What I believe the children are missing in some cases is enough background knowledge and interest in different topics to meaningfully engage. Some children spend so much of their time on iPads, video games, or extremely obscure interests that they don’t have a lot to talk about.
Although admittedly hard to prove in a scientific study, in my view helping children develop a variety of interests not only opens potential vocational and leisure opportunities, it can help with conversation skills, too. When you have a deep interest and knowledge about a topic, there is a lot more to say.
This goes a little bit against some of the conventional wisdom. Often behavior analysts want to know what is happening in the child’s current environment. What are the 3rd graders talking about? Let’s teach him to talk about that. Certainly, in some situations that tactic can work great. But often it doesn’t.
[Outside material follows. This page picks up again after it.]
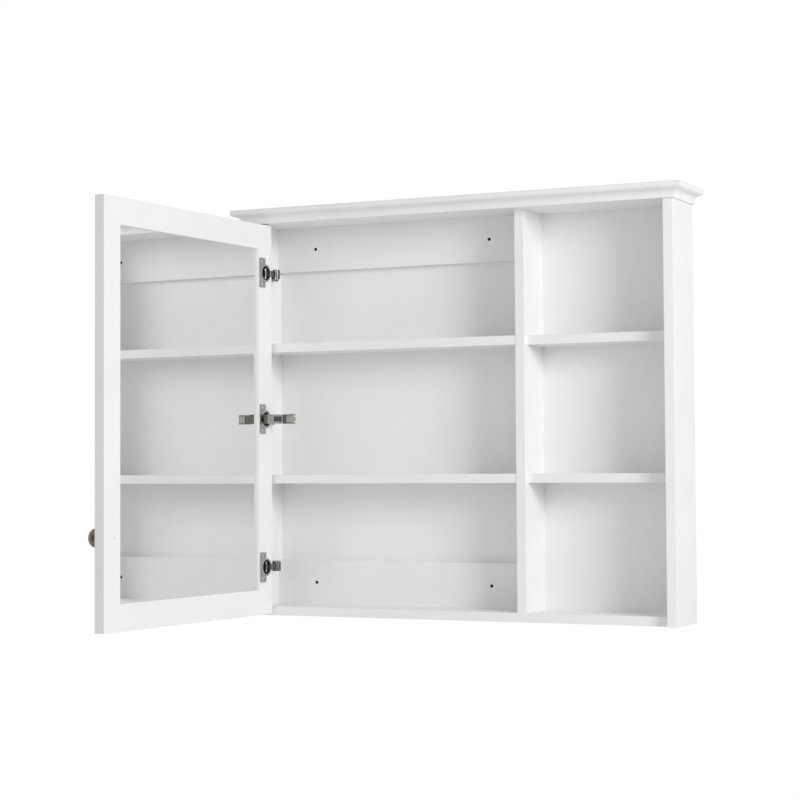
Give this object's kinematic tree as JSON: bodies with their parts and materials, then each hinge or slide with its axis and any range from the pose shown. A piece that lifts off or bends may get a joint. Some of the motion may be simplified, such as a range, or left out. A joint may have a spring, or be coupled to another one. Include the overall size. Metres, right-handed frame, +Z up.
{
  "type": "bathroom wall cabinet with mirror door",
  "caption": "Wall-hung cabinet with a crown, a framed mirror door on concealed hinges over one shelved bay, and an open shelved bay beside it.",
  "frame": {"origin": "middle of the four wall-screw holes, on the face that meets the wall", "axes": "+Z up, +Y into the wall, +X to the right when facing the cabinet"},
  "size_m": [0.796, 0.5701, 0.686],
  "materials": {
    "white_paint": "satin white paint on board",
    "beech": "plain",
    "fibreboard": "raw",
    "mirror": "silvered glass",
    "hinge_steel": "nickel plated",
    "screw_steel": "zinc plated",
    "black_steel": "blackened steel",
    "painted_screw": "white enamel",
    "antique_brass": "antique"
  },
  "bodies": {
    "cabinet": {"left_side": "white_paint", "right_side": "white_paint", "divider": "white_paint", "top_panel": "white_paint", "bottom_panel": "white_paint", "back_panel": "white_paint", "rail_top": "white_paint", "rail_bottom": "white_paint", "cap_board": "white_paint", "crown_front": "white_paint", "crown_left": "white_paint", "crown_right": "white_paint", "shelf_closed_low": "white_paint", "shelf_closed_high": "white_paint", "shelf_open_low": "white_paint", "shelf_open_high": "white_paint", "carcass_dowels": "beech", "back_nails": "screw_steel", "mount_plates": "hinge_steel", "plate_screws": "screw_steel", "hinge_arms": "hinge_steel", "arm_pins": "screw_steel", "arm_clips": "hinge_steel", "arm_blocks": "black_steel"},
    "links": {"hinge_links": "hinge_steel"},
    "door": {"stile_hinge": "white_paint", "stile_free": "white_paint", "door_rail_top": "white_paint", "door_rail_bottom": "white_paint", "frame_dowels": "beech", "mirror_front": "mirror", "mirror_back": "mirror", "mirror_core": "fibreboard", "hinge_cups": "hinge_steel", "cup_pins": "screw_steel", "flange_screws": "screw_steel", "mid_hinge_link": "hinge_steel", "mid_hinge_arm": "hinge_steel", "mid_hinge_pin": "screw_steel", "mid_hinge_clip": "hinge_steel", "mid_hinge_block": "black_steel", "knob": "antique_brass", "knob_base": "antique_brass", "knob_screw": "painted_screw"}
  },
  "joints": [
    {"name": "link_swing", "type": "hinge", "parent": "cabinet", "child": "links", "pos_m": [-0.2046, -0.0826, 0], "axis": [0, 0, 1], "range_deg": [-34.8, 1.1]},
    {"name": "door_swing", "type": "hinge", "parent": "links", "child": "door", "pos_m": [-0.21311, -0.10175, 0], "axis": [0, 0, 1], "range_deg": [-3.7, 127]}
  ],
  "couplings": [
    {"joint": "link_swing", "follows": "door_swing", "ratio": -0.27323}
  ]
}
Let’s say the kids are interested in the new Star Wars movie that just came out. The amount of background knowledge and language to meaningful participate beyond one or two exchanges is enormous. Often, you won’t be able to get meaningful conversation going using this strategy.
I strongly suspect it is better to take the long view of developing conversation skills. Helping the child develop an appropriate and deep interest in a few different areas will be much more successful in helping develop meaningful conversational skills and relationships than trying to teach the child to talk about whatever the current popular topics happen to be.